*** Dataset excerpts

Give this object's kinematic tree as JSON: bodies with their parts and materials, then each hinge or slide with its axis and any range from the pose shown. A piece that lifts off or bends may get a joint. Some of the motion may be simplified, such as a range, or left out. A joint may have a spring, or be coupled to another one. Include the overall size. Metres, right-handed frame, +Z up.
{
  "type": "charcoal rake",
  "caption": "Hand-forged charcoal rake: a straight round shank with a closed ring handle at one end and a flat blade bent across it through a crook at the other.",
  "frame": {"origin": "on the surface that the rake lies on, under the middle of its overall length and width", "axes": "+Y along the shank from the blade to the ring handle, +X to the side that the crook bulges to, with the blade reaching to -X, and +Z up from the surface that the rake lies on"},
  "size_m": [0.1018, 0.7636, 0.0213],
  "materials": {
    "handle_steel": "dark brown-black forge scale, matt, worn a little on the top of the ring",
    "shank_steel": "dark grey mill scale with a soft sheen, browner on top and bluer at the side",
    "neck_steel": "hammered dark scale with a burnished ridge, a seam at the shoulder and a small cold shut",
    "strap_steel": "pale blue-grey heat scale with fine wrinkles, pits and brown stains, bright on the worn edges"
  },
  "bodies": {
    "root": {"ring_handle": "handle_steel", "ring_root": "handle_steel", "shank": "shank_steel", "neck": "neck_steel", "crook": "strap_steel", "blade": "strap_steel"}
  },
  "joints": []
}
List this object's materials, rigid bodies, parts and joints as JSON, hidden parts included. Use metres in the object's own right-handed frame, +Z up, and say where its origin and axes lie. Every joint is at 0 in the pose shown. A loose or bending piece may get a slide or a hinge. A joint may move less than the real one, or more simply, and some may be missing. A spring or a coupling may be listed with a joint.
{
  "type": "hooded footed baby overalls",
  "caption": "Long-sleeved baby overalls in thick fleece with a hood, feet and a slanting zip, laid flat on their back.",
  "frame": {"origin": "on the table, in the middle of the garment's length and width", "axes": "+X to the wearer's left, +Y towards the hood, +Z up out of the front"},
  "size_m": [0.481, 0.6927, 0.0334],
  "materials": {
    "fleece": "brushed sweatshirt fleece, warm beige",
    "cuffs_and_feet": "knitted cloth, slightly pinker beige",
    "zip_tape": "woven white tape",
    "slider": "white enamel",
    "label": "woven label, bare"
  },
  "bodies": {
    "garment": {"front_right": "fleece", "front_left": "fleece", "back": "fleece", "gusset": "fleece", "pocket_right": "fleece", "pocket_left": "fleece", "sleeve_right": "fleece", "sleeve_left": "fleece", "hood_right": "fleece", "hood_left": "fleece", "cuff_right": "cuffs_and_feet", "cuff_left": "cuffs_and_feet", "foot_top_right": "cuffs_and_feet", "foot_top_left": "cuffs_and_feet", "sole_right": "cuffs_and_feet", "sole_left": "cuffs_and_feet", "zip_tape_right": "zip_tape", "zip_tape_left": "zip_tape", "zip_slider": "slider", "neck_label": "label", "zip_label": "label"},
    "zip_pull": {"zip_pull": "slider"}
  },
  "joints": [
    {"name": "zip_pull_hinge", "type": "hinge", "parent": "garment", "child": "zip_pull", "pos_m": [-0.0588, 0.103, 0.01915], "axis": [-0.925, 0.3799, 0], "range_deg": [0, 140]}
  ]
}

******

*What is being asked*.
Take the lines from the one containing "List this object's" to the last line of the material above and write them out exactly.

*Solved exercise*.
List this object's materials, rigid bodies, parts and joints as JSON, hidden parts included. Use metres in the object's own right-handed frame, +Z up, and say where its origin and axes lie. Every joint is at 0 in the pose shown. A loose or bending piece may get a slide or a hinge. A joint may move less than the real one, or more simply, and some may be missing. A spring or a coupling may be listed with a joint.
{
  "type": "hooded footed baby overalls",
  "caption": "Long-sleeved baby overalls in thick fleece with a hood, feet and a slanting zip, laid flat on their back.",
  "frame": {"origin": "on the table, in the middle of the garment's length and width", "axes": "+X to the wearer's left, +Y towards the hood, +Z up out of the front"},
  "size_m": [0.481, 0.6927, 0.0334],
  "materials": {
    "fleece": "brushed sweatshirt fleece, warm beige",
    "cuffs_and_feet": "knitted cloth, slightly pinker beige",
    "zip_tape": "woven white tape",
    "slider": "white enamel",
    "label": "woven label, bare"
  },
  "bodies": {
    "garment": {"front_right": "fleece", "front_left": "fleece", "back": "fleece", "gusset": "fleece", "pocket_right": "fleece", "pocket_left": "fleece", "sleeve_right": "fleece", "sleeve_left": "fleece", "hood_right": "fleece", "hood_left": "fleece", "cuff_right": "cuffs_and_feet", "cuff_left": "cuffs_and_feet", "foot_top_right": "cuffs_and_feet", "foot_top_left": "cuffs_and_feet", "sole_right": "cuffs_and_feet", "sole_left": "cuffs_and_feet", "zip_tape_right": "zip_tape", "zip_tape_left": "zip_tape", "zip_slider": "slider", "neck_label": "label", "zip_label": "label"},
    "zip_pull": {"zip_pull": "slider"}
  },
  "joints": [
    {"name": "zip_pull_hinge", "type": "hinge", "parent": "garment", "child": "zip_pull", "pos_m": [-0.0588, 0.103, 0.01915], "axis": [-0.925, 0.3799, 0], "range_deg": [0, 140]}
  ]
}